Opening and Closing of the Cosmic Book

“The historical origins of this doctrine remain to be examined. It is entirely conceivable that it came from the Orient to Provence, where it became associated at a later date with the doctrine of the sefiroth. The penchant for great numbers in the cosmic cycles, which quickly led beyond the 50,000 years of a cosmic jubilee, corresponds to similar tendencies in India and the Ismailite gnosis.

As early as the thirteenth century (as Bahya ben Asher attests), the single yobhel had become 18,000 and the seven shemittoth had mushroomed to thousands. The view that the slowing down of the revolutions of the stars at the end of every period of creation took place in geometric progression led to an extension of the 7,000 years of every single shemittah, reaching prodigious numbers.

On the other hand these ideas may also have roots, however tenuous, in the Aggadah. Several old rabbinic dicta were quoted by the kabbalists in this context for example, the epigram of R. Qatina in Sanhédrin 97a: “Six millennia shall the world exist, and in the following one it shall be desolate,” deduced, paradoxically enough from Isaiah 2:11.

Apparently the idea of such cosmic weeks arose independently of any scriptural foundation. Similarly, the same talmudic text declares: “As the land lies fallow once in seven years, the world too lies fallow one thousand years in seven thousand,” and only later, in the eighth millennium, the new aeon, which is the “world to come,” will begin.

The midrashic text known as Pirqe Rabbi Eliezer speaks in chapter 51 of a periodic opening and closing of the cosmic book or, to be more exact, of an unrolling of the celestial scroll, indicating a similar notion of continual creation.

Another motif that later attained great importance among the kabbalists was provided by the dictum of R. Abbahu (third century) in Bereshith Rabba, section 9 (and the parallel paraphrase in Shemoth Rabba), who deduced from Ecclesiastes 3:11 that “God created and destroyed worlds before creating this one; He said, these please me, those do not please me.”

Here the motif of the worlds that succeed our creation is combined with that of previous worlds, a motif that also plays a role in the doctrine of the shemittah. The destruction of the world is explained by the kabbalists of Gerona as the interruption of the current of the emanation, which no longer flows toward the lower worlds, toward heaven and earth, but remains closed in on itself. Creation, then, remains in a chaotic state, and only when the current is once again renewed is new life formed.

In the Book Temunah the doctrine of the shemittoth is elaborated in great detail and closely linked, above all, with the mystical conception of the nature of the Torah. There exists a supreme Torah, which we have already encountered on page 287 as torah qedumah. This primordial Torah is none other than the divine Sophia, containing within itself in pure spirituality, the traces of all being and all becoming.
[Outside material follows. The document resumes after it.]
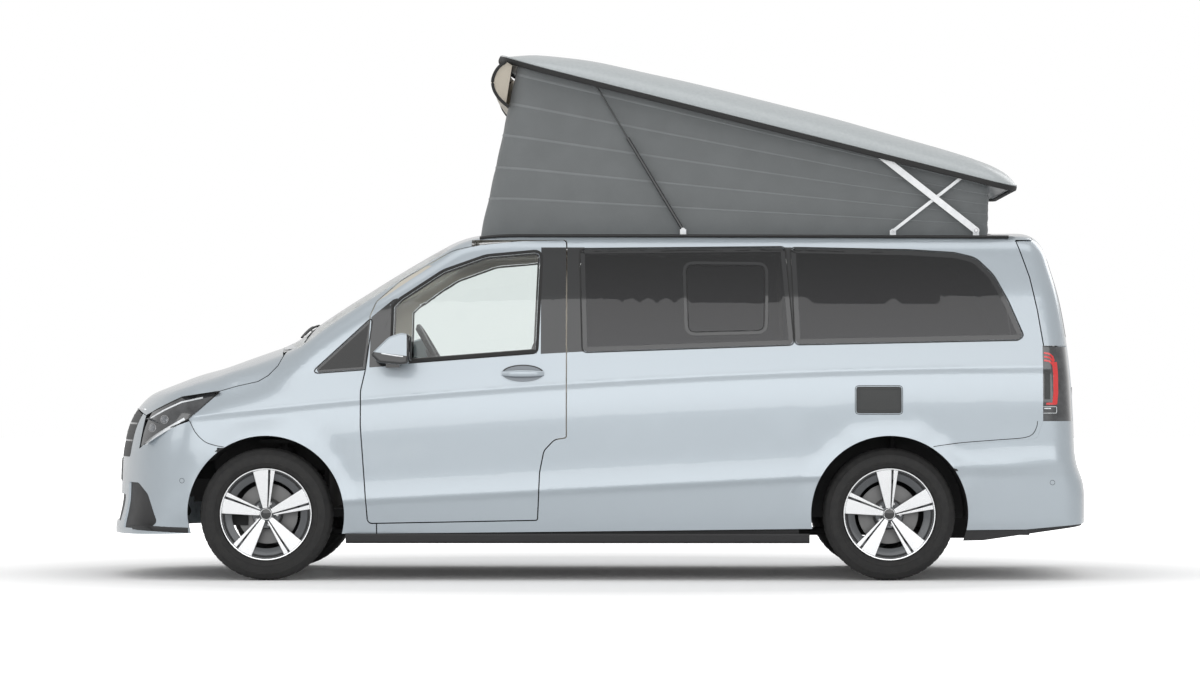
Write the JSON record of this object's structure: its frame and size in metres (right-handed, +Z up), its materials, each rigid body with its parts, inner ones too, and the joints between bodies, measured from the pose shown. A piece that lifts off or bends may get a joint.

Its letters are “very subtle and hidden, without figure, form, or limit.” But when the lower sefiroth emanate, they act in every shemittah in a different manner, according to the particular law of each one. No shemittah is by itself capable of manifesting all the power of God, expressed in the Sophia and in the primordial Torah.

Rather, the timeless and self-enclosed content of this primordial Torah is distributed at the time of the cosmic and historical creation in such a way that each shemittah unveils a particular aspect of the divine revelation, and with that, the intention pursued by God in this particular unit of creation.

This means, in effect, that the specific causality of each shemittah is expressed in a corresponding revelation of the Torah. The spiritual engrams hidden in the primordial Torah certainly do not undergo any change in their essence, but they are manifested in various permutations and forms as constituted by the letters of the Torah, and as combined in different manners in accordance with the changing shemittoth.

The presupposition of the one Torah that is at the same time the highest and most all-embracing mystical essence thus serves as a justification of the existence of the most diverse manifestations in the changing shemittoth. The fundamental principle of the absolute divine character of the Torah is thus maintained, but it receives an interpretation that renders possible a completely new conception.”

Gershom Scholem, Origins of the Kabbalah, 1962, pp. 465-6.


“Occasionally even the mystical illumination produced by the effluence of the divine power from one sefirah to another is designated as sod ha-‘ibbur. In general, the kabbalists of Gerona restricted the transmigration of souls, on the basis of Job 33:29, to three rebirths following the first entry of the soul into the human body, though they admitted the existence of exceptional cases.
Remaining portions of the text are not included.